Any justifications for training to be weak are either wrong or proof of a coach’s incompetence. For example, I have already written about the factually incorrect usage of the ‘time-under-tension’ term. Another popular excuse is the claim that heavy weights cause injury. Such a claim by a Coach is nothing more than an admission that they are incompetent when it comes to lifting heavy weights safely. Thousands of people safely lift huge weights every minute, of every day, all over the world. The rate of injury is insignificant compared to any other speed or contact sport. If a coach cannot teach how it is done, it is not because it cannot be done. It is because they are not competent.

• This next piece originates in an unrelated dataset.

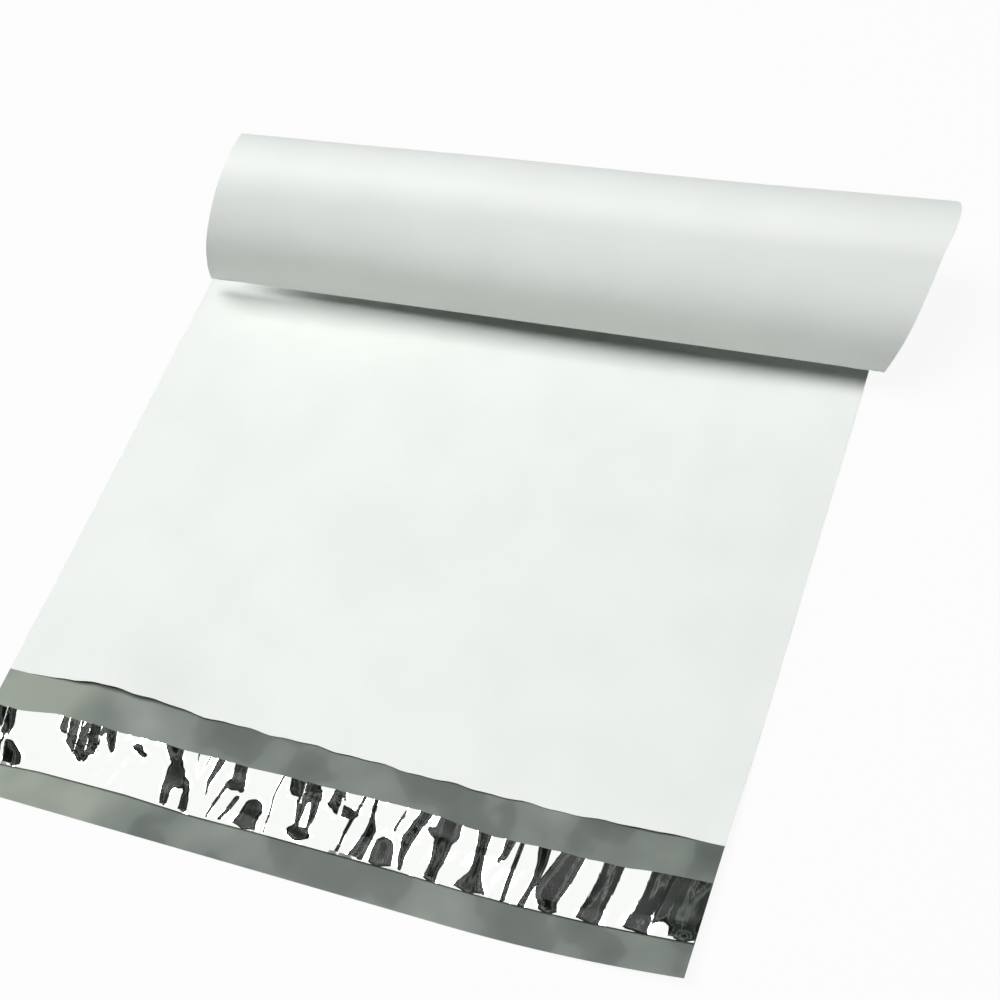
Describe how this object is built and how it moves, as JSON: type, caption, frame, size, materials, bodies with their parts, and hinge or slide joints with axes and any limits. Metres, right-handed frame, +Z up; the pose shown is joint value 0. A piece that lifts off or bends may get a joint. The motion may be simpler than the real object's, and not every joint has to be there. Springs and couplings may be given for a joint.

Instead of making [heavy weights] easier, they make [light weights] hard and try to sell the transformation as being equivalent. It not only lacks similar virtue; it is evil and deceitful.

Justifications for Strength

If you are training with weights it is probably because you have some intrinsic recognition that your dream body can lift more than you currently can? Your dream body can probably lift much, much more. When you think about it, you can probably already do every single thing with weights that your dream body might be capable of except lift the same weights. You can already move slowly, go to the gym every day, do every exercise, do high reps, do multiple sets, do long or short rests, and do multiple exercises per muscle; if the weights are light enough. You can do everything your dream body can do except do those things with heavy weight. So really, the only performance attribute that you lack, compared to your dream body, is the ability to lift heavier weight.

At some stage, somehow, in the process of creating your dream body you will need to become capable of lifting the maximum weights your dream body is capable of lifting. I would have thought it would be logical to train to lift the heavier weights you want to be capable of lifting? It is not logical to train to be incapable of lifting those weights, and hope that your body decides to gift you with the ability you trained not to attain. That would be like lobotomising yourself in the hope of becoming a grand chess champion. Or severing your spine in the hope of becoming a world champion sprinter. It just doesn’t make sense.

Conclusion

Making light weights feel heavy does not make you able to lift heavy weights safely. It makes you incapable of lifting heavy weights at all. That is not a solution to anything. That is not “functional”. That is not “smarter”. Thats training to suck. And if you want to suck at lifting weight, just don’t train! There’s some coaching you can have for free!

As discussed above, lifting heavier weights than you were previously capable of lifting is an exceedingly profound and righteous achievement. It is also the very purpose of weight training! It follows, therefore, that being coached to be incapable of lifting what you can already lift is an horrendous misdirection. Whether disingenuous, malicious or just plain stupid, any coach who teaches how to make light weights harder is providing a shocking disservice to their clients! Please do not fall for this con! Find a coach who is competent instead!